New cases and hospitalizations from COVID-19 are on the rise on Cape Cod.

As of Friday, June 19, there have been a total of 1,508 people who have tested positive for the disease since the outbreak began, including six new cases from the day before. A total of 136 people have died from the disease on the Cape, including one person since Thursday.

Between the Cape's two hospitals there are 18 people hospitalized with the illness and three of those patients are in intensive care. Over the past seven days there have been an average of 14.3 patients being treated in county hospitals. Over the previous seven days, the average number of COVID-10 patients in the hospitals was 10.7 patients.

The past seven days has also seen an average of 4.9 patients in intensive care in the region's hospitals compared to an average of 2.7 patients in those units during the previous seven days.

Governor Charles D. Baker Jr. announced at a news conference on Friday that the second part of the second phase of reopening will begin on Monday, June 22.

The second step allows for close contact personal care services (for example nail salons, tattoo parlors, and massage therapy), indoor restaurant dining, and personal training to resume with limitations. Those limitations include table spacing requirements in restaurants and limiting the number of people allowed in a training facility to one customer at a time, two if they are from the same household.

When asked if the third phase would still be able to begin on Monday, June 29, Gov.
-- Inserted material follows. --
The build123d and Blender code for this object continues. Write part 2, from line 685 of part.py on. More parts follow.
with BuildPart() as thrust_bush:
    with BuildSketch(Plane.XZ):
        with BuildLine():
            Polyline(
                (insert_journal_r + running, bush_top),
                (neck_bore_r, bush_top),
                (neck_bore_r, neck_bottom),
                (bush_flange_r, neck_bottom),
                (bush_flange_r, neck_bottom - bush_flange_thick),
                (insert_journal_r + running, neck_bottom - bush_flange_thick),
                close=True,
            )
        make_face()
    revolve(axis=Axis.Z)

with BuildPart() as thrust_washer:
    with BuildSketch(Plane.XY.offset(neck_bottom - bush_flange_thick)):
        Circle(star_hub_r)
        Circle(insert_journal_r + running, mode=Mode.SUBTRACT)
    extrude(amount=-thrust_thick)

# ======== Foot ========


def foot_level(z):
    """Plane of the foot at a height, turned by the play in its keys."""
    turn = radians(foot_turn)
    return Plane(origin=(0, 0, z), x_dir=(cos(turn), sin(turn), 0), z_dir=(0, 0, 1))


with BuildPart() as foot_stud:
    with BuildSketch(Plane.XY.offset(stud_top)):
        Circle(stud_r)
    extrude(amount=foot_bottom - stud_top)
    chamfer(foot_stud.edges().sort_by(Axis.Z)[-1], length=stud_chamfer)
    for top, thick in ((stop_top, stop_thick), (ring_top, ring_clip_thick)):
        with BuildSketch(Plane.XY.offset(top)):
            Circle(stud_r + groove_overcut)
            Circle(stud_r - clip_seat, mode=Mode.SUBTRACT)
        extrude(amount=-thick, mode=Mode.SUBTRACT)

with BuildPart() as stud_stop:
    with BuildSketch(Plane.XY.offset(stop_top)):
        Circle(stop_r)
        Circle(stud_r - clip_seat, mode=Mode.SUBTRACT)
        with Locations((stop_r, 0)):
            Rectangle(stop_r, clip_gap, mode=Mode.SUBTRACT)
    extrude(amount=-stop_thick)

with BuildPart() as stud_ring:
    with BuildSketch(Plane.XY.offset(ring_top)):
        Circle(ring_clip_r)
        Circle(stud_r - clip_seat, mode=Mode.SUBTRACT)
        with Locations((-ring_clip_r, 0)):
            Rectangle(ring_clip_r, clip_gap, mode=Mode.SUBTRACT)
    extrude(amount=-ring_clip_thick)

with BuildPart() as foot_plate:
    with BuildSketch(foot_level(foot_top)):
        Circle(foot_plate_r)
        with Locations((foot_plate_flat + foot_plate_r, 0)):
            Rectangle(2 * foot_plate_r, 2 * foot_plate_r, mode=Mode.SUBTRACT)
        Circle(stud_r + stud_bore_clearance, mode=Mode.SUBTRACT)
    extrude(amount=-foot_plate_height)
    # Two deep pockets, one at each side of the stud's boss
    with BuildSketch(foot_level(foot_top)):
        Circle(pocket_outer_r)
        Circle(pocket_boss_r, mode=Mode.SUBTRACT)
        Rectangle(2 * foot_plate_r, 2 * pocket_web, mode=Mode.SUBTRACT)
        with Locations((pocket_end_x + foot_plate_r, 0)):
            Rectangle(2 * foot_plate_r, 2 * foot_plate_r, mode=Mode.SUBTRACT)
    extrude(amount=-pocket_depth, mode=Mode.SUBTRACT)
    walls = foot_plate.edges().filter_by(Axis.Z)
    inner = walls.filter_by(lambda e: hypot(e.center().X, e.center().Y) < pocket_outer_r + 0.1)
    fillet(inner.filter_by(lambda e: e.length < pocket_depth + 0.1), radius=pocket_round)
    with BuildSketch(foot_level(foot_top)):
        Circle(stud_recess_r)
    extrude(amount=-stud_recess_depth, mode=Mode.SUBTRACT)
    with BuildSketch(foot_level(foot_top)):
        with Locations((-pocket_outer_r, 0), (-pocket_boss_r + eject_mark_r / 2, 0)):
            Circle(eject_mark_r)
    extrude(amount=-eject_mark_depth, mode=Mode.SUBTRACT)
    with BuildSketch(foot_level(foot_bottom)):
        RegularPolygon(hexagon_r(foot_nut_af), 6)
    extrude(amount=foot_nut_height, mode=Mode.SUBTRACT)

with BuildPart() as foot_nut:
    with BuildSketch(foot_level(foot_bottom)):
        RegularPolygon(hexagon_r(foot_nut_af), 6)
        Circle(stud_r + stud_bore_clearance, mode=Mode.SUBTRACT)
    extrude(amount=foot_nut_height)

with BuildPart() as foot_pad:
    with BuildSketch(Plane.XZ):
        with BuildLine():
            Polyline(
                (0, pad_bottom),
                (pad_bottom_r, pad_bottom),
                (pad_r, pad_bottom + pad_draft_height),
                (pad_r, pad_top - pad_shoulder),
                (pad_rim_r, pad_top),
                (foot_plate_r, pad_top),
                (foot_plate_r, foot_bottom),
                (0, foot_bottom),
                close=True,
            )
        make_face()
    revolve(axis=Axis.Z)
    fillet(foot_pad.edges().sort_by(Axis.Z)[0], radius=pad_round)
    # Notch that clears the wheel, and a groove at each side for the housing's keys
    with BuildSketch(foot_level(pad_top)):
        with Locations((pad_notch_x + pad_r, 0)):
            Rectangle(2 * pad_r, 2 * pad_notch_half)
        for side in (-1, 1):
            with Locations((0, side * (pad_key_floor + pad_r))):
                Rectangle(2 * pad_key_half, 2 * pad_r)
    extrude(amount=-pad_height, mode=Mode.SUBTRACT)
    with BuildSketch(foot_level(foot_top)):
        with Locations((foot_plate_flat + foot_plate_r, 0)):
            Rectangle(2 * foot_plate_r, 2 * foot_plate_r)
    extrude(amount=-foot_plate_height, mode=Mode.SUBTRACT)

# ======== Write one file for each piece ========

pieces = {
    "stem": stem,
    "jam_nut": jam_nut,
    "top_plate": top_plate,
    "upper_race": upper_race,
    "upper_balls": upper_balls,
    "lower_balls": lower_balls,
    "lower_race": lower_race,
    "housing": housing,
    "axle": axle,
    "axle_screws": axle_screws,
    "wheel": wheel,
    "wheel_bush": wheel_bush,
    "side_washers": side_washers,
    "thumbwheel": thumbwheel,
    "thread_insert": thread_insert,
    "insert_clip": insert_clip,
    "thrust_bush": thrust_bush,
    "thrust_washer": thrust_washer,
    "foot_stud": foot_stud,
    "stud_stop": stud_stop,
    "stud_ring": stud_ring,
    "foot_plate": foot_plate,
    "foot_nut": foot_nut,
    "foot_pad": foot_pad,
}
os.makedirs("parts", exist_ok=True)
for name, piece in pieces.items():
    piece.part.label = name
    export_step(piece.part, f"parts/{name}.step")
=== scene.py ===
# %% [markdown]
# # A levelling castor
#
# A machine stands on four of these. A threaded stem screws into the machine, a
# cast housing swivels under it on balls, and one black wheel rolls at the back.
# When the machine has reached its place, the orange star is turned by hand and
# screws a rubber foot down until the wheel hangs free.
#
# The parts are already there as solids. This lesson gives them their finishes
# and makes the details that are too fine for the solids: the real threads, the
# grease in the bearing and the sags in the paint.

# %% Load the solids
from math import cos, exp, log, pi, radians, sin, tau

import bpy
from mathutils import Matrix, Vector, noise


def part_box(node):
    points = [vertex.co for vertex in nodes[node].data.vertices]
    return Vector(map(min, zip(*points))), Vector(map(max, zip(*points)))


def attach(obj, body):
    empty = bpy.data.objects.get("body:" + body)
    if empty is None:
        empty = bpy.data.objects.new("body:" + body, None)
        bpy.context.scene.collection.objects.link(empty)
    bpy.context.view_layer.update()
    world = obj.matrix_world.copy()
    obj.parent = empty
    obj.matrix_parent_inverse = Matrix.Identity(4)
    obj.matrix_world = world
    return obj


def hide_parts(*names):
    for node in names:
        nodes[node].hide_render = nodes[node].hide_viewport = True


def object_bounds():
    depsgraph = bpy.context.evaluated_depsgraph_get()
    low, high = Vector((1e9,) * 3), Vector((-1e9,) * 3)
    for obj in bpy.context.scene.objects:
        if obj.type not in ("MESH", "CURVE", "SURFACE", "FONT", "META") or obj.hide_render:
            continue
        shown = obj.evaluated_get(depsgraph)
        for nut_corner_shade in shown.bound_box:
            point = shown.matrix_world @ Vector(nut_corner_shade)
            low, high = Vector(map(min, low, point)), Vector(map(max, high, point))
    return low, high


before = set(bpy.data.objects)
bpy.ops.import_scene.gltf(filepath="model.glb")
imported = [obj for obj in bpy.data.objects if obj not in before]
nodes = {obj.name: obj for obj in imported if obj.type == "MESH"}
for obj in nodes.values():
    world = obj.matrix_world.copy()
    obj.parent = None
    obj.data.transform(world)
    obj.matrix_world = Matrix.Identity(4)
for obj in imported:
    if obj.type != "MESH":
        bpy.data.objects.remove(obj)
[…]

Baker said that he wants to see two weeks of data after opening up indoor dining before moving ahead with the third phase. This puts the first possible day for the third phase at Monday, July 6.
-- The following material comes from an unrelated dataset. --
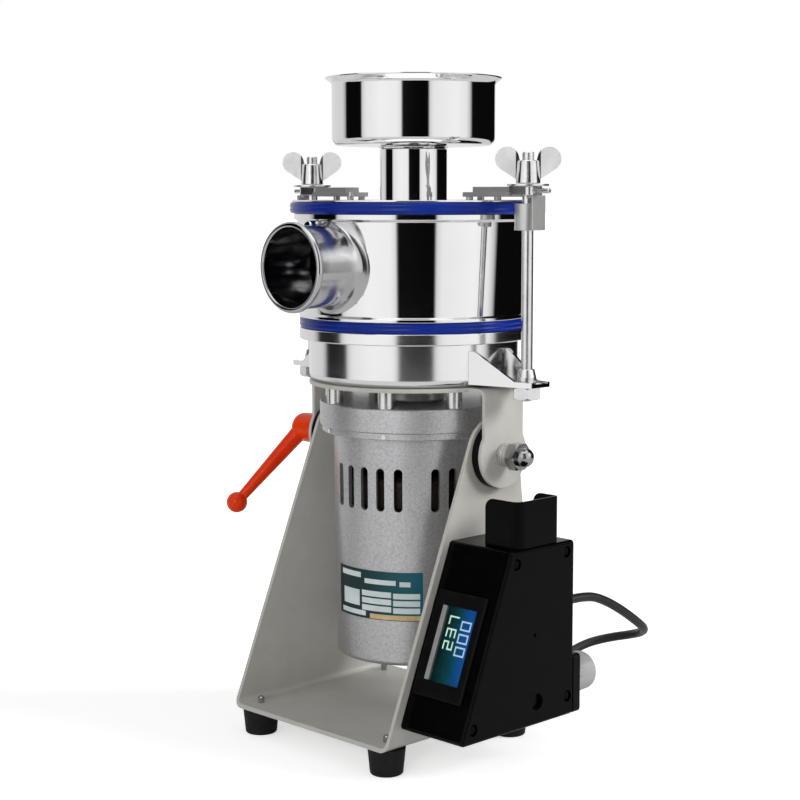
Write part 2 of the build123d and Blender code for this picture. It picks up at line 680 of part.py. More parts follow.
def power_cord():
    points = cord_route()
    radii = [corner_radius(*points[i:i + 3]) for i in range(len(points) - 2)]
    path = FilletPolyline(*points, radius=radii)
    way = Vector(*points[1]) - Vector(*points[0])
    section = Plane(origin=points[0], z_dir=tuple(way)) * Circle(CORD_R)
    return sweep(section, path)


def power_cord_coil():
    height = COIL_STACK
    coil = turned([(COIL_IN_R, 0), (COIL_OUT_R, 0), (COIL_OUT_R, height), (COIL_IN_R, height)], 3.0)
    return Pos(*COIL_CENTRE, 0) * coil


def power_plug():
    """Three-pin plug that lies on the coil."""
    cx, cy = COIL_CENTRE
    body = turned([(0, 0), (5.5, 0), (7.5, 12), (PLUG_R, 22), (PLUG_R, PLUG_LEN), (0, PLUG_LEN)],
                  [0, 1.0, 3.0, 4.0, 2.0, 0])
    for turn in (0, 120, 240):
        pin = Pos(0, 7.2, PLUG_LEN - 1) * Box(2.0, 6.4, 19.0, align=UP)
        body += Rot(0, 0, turn) * pin
    middle = (COIL_OUT_R + COIL_IN_R) / 2
    tail = (cx - middle, cy - PLUG_LEN + 6, COIL_STACK + PLUG_R)
    place = Plane(origin=tail, x_dir=(1, 0, 0), z_dir=(0, 1, 0))
    return place * body


# ---------------------------------------------------------------- head and motor

def head_bracket():
    low, high = BRACKET_TOP - SHEET, BRACKET_TOP
    section = FilletPolyline(
        (-EAR_OUT, PIVOT_Z - EAR_R), (-EAR_OUT, high), (EAR_OUT, high), (EAR_OUT, PIVOT_Z - EAR_R),
        (EAR_IN, PIVOT_Z - EAR_R), (EAR_IN, low), (-EAR_IN, low), (-EAR_IN, PIVOT_Z - EAR_R),
        radius=[0, BEND_R + SHEET, BEND_R + SHEET, 0, 0, BEND_R, BEND_R, 0], close=True)
    channel = extrude(Plane.XZ * make_face(section), amount=EAR_R, both=True)
    strip = Pos(0, (PIVOT_Z + high) / 2) * Rectangle(STRAP_WIDTH, high - PIVOT_Z)
    ear = Pos(0, PIVOT_Z) * Circle(EAR_R)
    strap = channel & prism_x(strip + ear, -EAR_OUT, EAR_OUT)
    bracket = strap + rod_z(BRACKET_R, low, SHEET) - rod_z(BRACKET_BORE_R, low - 1, SHEET + 2)
    return bracket - rod_x(PIVOT_R + SHAFT_GAP, -EAR_OUT - 1, EAR_OUT + 1, 0, PIVOT_Z)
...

Gov. Baker cautioned that COVID-19 is going to continue to be seen in the state until there is a medical breakthrough that either prevents or cures the disease.
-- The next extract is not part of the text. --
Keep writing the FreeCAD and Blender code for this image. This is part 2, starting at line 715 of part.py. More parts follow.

"Keep in mind that COVID doesn't take the summer off," he said. "We're reopening and containing COVID but it only works if everyone does their job."

The governor was asked if he had any concerns about the summer tourist season, especially on Cape Cod, when it comes to visitors coming to the region from states where COVID-19 cases are currently on the rise. He responded that he would be discussing that topic further some time next week.

Over the course of Wednesday, June 17, and Thursday, June 18, there were 52 new testing sites that opened throughout the state. Anyone who has recently been to a large gathering, such as a protest, was encouraged to go get tested for COVID-19. Gov. Baker said that while the tests are still being counted, there were nearly 16,000 people who used those sites over those two days.

The results from those test could be seen as early as next week.

Numbers in the state have been trending downward in the key metrics that the state needs in order to keep moving toward opening the economy. New positive cases being reported each day, newly reported deaths, and hospitalizations are all currently on a decline statewide.

Gov. Baker said that the average positive test rate in the state is down by 92 percent since the middle of April.

He also noted that no one knows for sure what will happen in the fall, but that people who are experts in infectious disease have indicated that pandemics typically have an echo that turns up during fall months.

There is a precedent for that line of thinking—the influenza pandemic of 1918 began somewhat mildly in the early months of the year, but its devastating effects were seen during its second wave beginning at the end of August 1918 and lasting through the winter of 1919.

In the event that the disease does have a second wave in the fall, the governor said that Massachusetts will be more prepared. When the pandemic hit in February and March, he said that there was a lack of everything—personal protective equipment, testing capacity, infection control, and protocols.

"We paid an enormous price as a state, and as a country, and as a globe for not being prepared," he said. "We're not going to be caught by surprise in the fall."